The opportunity is that investors who understand this gap can build more resilient companies by designing capital structures that reflect operational reality rather than imported templates.
Smarter capital, therefore, requires a shift in mindset from capital deployment to capital design. This means understanding when equity is appropriate, when debt can enforce discipline, and when restructuring capital is necessary to preserve long-term value. It also means recognising that in early-stage West African markets, capital is not neutral; it actively shapes company behaviour.
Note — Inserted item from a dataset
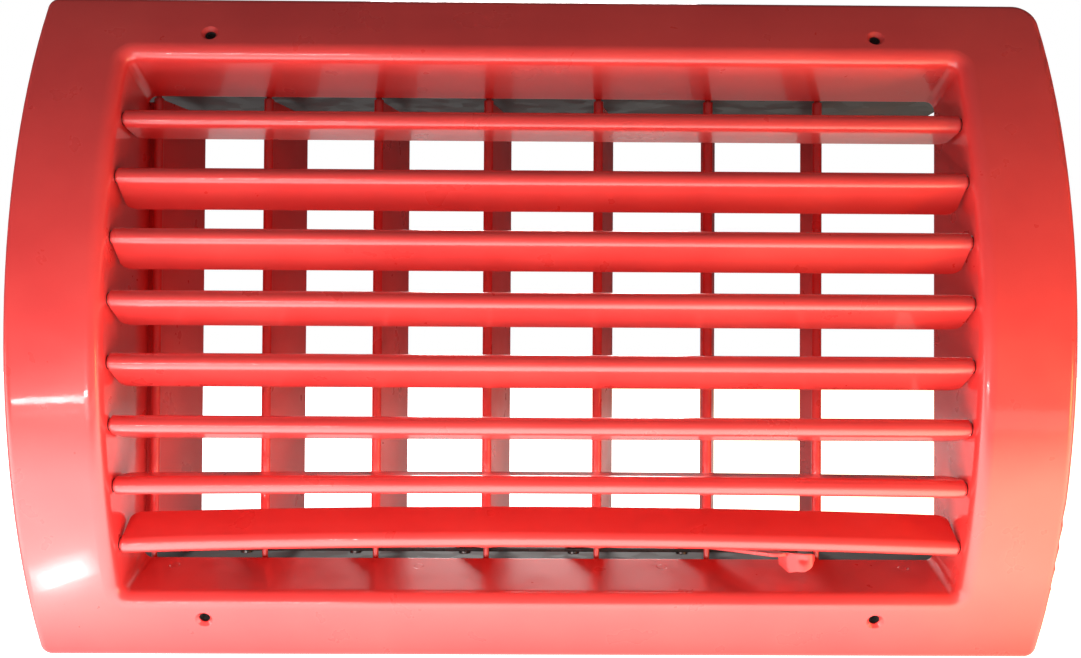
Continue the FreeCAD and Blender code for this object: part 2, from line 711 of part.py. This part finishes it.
def damper_lever():
    """Strip that is the driven blade's crank; its front end folds down into a tab."""
    lever = body("damper_lever")
    width, thick = "crank_half_width", "crank_thickness"
    turn = "(180 - crank_angle)"
    fold_x = "(-lever_reach)"
    corner_x = f"({fold_x} - tab_wing * cos(tab_wing_angle))"
    corner_y = "(tab_wing * sin(tab_wing_angle))"
    end_x = f"({corner_x} - tab_width * cos({turn}))"
    end_y = f"({corner_y} - tab_width * sin({turn}))"
    strip = [("lever_tip", "0"), ("crank_reach", width), (fold_x, f"{width} * 0.8"),
             (corner_x, corner_y), (end_x, end_y),
             (f"{end_x} + 3 * sin({turn})", f"{end_y} - 3 * cos({turn})"),
             (fold_x, f"-{width} * 0.8"), ("crank_reach", f"-{width}")]
    pad(lever, polygon(lever, "XY_Plane", "strip", strip), thick)
    tab = [(fold_x, "0"), (corner_x, corner_y), (end_x, end_y),
           (f"{end_x} + {thick} * sin({turn})", f"{end_y} - {thick} * cos({turn})"),
           (f"{corner_x} + {thick}", f"{corner_y} - {thick} * 1.25"), (fold_x, f"-{thick} * 1.1")]
    pad(lever, polygon(lever, "XY_Plane", "tab", tab), "tab_drop", reversed_=True)
    slant = [(f"{fold_x} + 1", f"-{thick}"), (fold_x, f"-{thick}"), (corner_x, "-tab_drop"),
             (corner_x, "-tab_drop - 1"), (f"{fold_x} + 1", "-tab_drop - 1")]
    pocket_through(lever, polygon(lever, "XZ_Plane", "slant", slant))
    pocket_through(lever, circles(lever, "XY_Plane", "shaft_hole", [("0", "0")], "shaft_radius"))
    pin_hole = circles(lever, "XY_Plane", "pin_hole", [("crank_reach", "0")], "crank_pin_radius")
    pocket_through(lever, pin_hole)
    return place(lever, damper_x(DRIVEN_BLADE), "damper_pivot_depth",
                 "damper_bottom - crank_thickness", Z_AXIS, "crank_angle")


def crank_pin(number):
    """Riveted into the crank, with a shoulder above the tie bar and a head below it."""
    label = f"crank_pin_{number}"
    x, y = crank_pin_place(number)
    crank_low = "(damper_bottom - crank_thickness)"
    bar_high = f"({crank_low} - tie_gap)"
    bar_low = f"({bar_high} - tie_thickness)"
    shank = upright(f"{label}_shank", "crank_pin_radius", f"{bar_low} - 0.2 - crank_pin_head",
                    "damper_bottom", x, y)
    shoulder = upright(f"{label}_shoulder", "crank_pin_head_radius", f"{bar_high} + 0.2", crank_low, x, y)
    head = upright(f"{label}_head", "crank_pin_head_radius", f"{bar_low} - 0.2 - crank_pin_head",
                   f"{bar_low} - 0.2", x, y)
    return fuse(label, [shank, shoulder, head])


def tie_bar():
    """Bar with a hole for each crank pin; the driven blade's pin carries it."""
    bar = body("tie_bar")
    first, last = "0", f"{DAMPER_BLADES - 1} * damper_pitch"
    width = "tie_half_width"
    outline = [(first, f"-{width}"), (last, f"-{width}"), (last, width), (first, width)]
    pad(bar, polygon(bar, "XY_Plane", "bar", outline), "tie_thickness")
    pad(bar, circles(bar, "XY_Plane", "first_end", [(first, "0")], width), "tie_thickness")
    pad(bar, circles(bar, "XY_Plane", "last_end", [(last, "0")], width), "tie_thickness")
    others = [n for n in range(1, DAMPER_BLADES + 1) if n != DRIVEN_BLADE]
    loose = [(f"{n - 1} * damper_pitch", "0") for n in others]
    pocket_through(bar, circles(bar, "XY_Plane", "loose_holes", loose,
                                "crank_pin_radius + crank_pin_clearance"))
    driven = [(f"{DRIVEN_BLADE - 1} * damper_pitch", "0")]
    pocket_through(bar, circles(bar, "XY_Plane", "driven_hole", driven,
                                "crank_pin_radius + running_gap"))
    x, y = crank_pin_place(1)
    return place(bar, x, y, "damper_bottom - crank_thickness - tie_gap - tie_thickness")


# ---------------------------------------------------------------- assembly

def fill_sheet():
    for alias, value, note in DIMENSIONS:
        add_dimension(alias, value, note)
    add_dimension("blade_flank", "=atan(blade_edge / 2 / blade_chord)"
                  " + acos(blade_nose / sqrt(blade_chord^2 + blade_edge^2 / 4))",
                  "angle round the nose where a flank touches it")
    middle = (FRONT_BLADES - 1) / 2
    for number, tilt in enumerate(BLADE_TILTS, start=1):
        height = f"blade_height_{number}"
        add_dimension(f"blade_tilt_{number}", tilt, "rear edge down, at rest")
        add_dimension(height, f"=({middle - number + 1}) * blade_pitch + blade_shift",
                      "pivot height of a front blade")
        add_dimension(f"blade_depth_{number}",
                      f"=duct_radius - sqrt(blade_pivot_radius^2 - {height}^2)",
                      "pivot depth of a front blade")
    doc.recompute()


def build_all():
    blades = range(1, FRONT_BLADES + 1)
    shutters = range(1, DAMPER_BLADES + 1)
    pieces = [front_frame(), flange_gasket(), blade_bushes(-1), blade_bushes(1)]
    pieces += [front_blade(number) for number in blades]
    pieces += [blade_pins(number) for number in blades]
    pieces += [damper_plate("top", 1), damper_plate("bottom", -1), plate_rivets(), damper_stop()]
    pieces += [damper_bushes("top", 1), damper_bushes("bottom", -1)]
    pieces += [damper_blade(number) for number in shutters]
    pieces += [damper_shaft(number) for number in shutters]
    pieces += [damper_crank(number) for number in shutters if number != DRIVEN_BLADE]
    pieces += [damper_lever()]
    pieces += [crank_pin(number) for number in shutters]
    pieces += [tie_bar()]
    return pieces


def check(pieces):
    """Stop if anything in the document failed, before any file is written."""
    doc.recompute()
    for thing in doc.Objects:
        if "Invalid" in thing.State or "Error" in thing.State:
            raise RuntimeError(f"{thing.Label} failed: {thing.State}")
    for piece in pieces:
        if piece.Shape.isNull() or not piece.Shape.isValid() or not piece.Shape.Solids:
            raise RuntimeError(f"{piece.Label} has no valid shape")


def write(pieces):
    os.makedirs("parts", exist_ok=True)
    for piece in pieces:
        piece.Shape.exportStep(f"parts/{piece.Label}.step")
        print(piece.Label, len(piece.Shape.Solids), round(piece.Shape.Volume, 1))


fill_sheet()
parts = build_all()
check(parts)
write(parts)
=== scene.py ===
"""Curved supply-air grille for a round duct: looks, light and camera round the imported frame."""
import json
import math

import bmesh
import bpy
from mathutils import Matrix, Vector


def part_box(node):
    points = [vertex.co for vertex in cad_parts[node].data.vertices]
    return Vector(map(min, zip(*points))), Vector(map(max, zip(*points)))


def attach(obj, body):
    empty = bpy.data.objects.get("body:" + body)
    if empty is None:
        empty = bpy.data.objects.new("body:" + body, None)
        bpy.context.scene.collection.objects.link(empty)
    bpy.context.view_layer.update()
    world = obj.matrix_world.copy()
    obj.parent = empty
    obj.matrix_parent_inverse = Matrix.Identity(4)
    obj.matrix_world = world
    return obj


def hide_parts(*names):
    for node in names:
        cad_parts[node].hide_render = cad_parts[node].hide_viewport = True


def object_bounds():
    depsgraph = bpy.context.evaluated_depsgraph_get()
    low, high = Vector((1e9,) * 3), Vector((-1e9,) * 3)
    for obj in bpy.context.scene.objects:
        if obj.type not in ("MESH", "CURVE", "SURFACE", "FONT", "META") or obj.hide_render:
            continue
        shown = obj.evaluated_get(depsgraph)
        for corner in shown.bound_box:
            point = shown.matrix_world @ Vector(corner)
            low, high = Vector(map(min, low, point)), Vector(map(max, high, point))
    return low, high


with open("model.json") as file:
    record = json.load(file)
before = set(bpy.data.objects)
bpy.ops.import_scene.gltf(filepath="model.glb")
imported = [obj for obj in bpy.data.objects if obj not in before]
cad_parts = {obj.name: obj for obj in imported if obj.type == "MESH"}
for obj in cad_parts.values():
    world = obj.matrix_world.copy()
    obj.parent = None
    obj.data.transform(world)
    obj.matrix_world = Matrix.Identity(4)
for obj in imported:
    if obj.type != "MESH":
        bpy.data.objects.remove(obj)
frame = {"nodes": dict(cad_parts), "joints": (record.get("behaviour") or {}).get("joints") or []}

# Lengths are in metres, and powers in watts, unless a comment says otherwise.
CAD_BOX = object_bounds()
MM = 0.001

# ------------------------------------------------------------------ stage

FLOOR_DROP = 1.0 * MM
FLOOR_HALF = 4.0
# The floor glows weakly far in front, strongly just before the object and hardly at all behind it.
FLOOR_GLOW_FAR = 0.27
FLOOR_GLOW_NEAR = 4.2
FLOOR_GLOW_BACK = 0.04
FLOOR_GLOW_RISES = (-0.20, -0.09)
FLOOR_GLOW_FALLS = (-0.01, 0.04)
# The glow's colour turns warmer towards the right, and so does the light it throws on the object.
FLOOR_GLOW_WARMS = (-0.12, 0.19)
FLOOR_GLOW_TINTS = [(0.0, (1.0, 0.97, 0.97)), (0.75, (1.0, 0.92, 0.84)), (1.0, (1.0, 0.84, 0.56))]
FLOOR_SEEN = 2.0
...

Another misconception in African venture capital is the idea that success is primarily driven by identifying high-growth sectors. While sector selection remains important, it is no longer a differentiator. Fintech, logistics, healthtech, energy, and digital infrastructure are already well-established investment themes across West Africa, particularly in Nigeria and increasingly across Ghana and Francophone markets.
The real differentiator is execution support. The investor is no longer just a capital allocator. In emerging markets, the investor is part of the operating environment. This includes governance support, financial structuring, strategic advisory, and in some cases, active intervention when business models require recalibration.
This shift is already visible across the ecosystem, even if not always explicitly acknowledged. There is a gradual move toward more hands-on investing, more structured financing approaches, and greater attention to unit economics and long-term sustainability rather than short-term valuation expansion.
At the same time, capital discipline is becoming more important at the level of limited partners. Institutional investors are increasingly focused on transparency.
risk-adjusted returns, and consistency of portfolio performance. This is slowly reshaping how capital is deployed into West African markets.
Taken together, these shifts signal a broader transition: African venture capital is moving from a capital-scarcity mindset to a capital-discipline era. But this transition is still incomplete.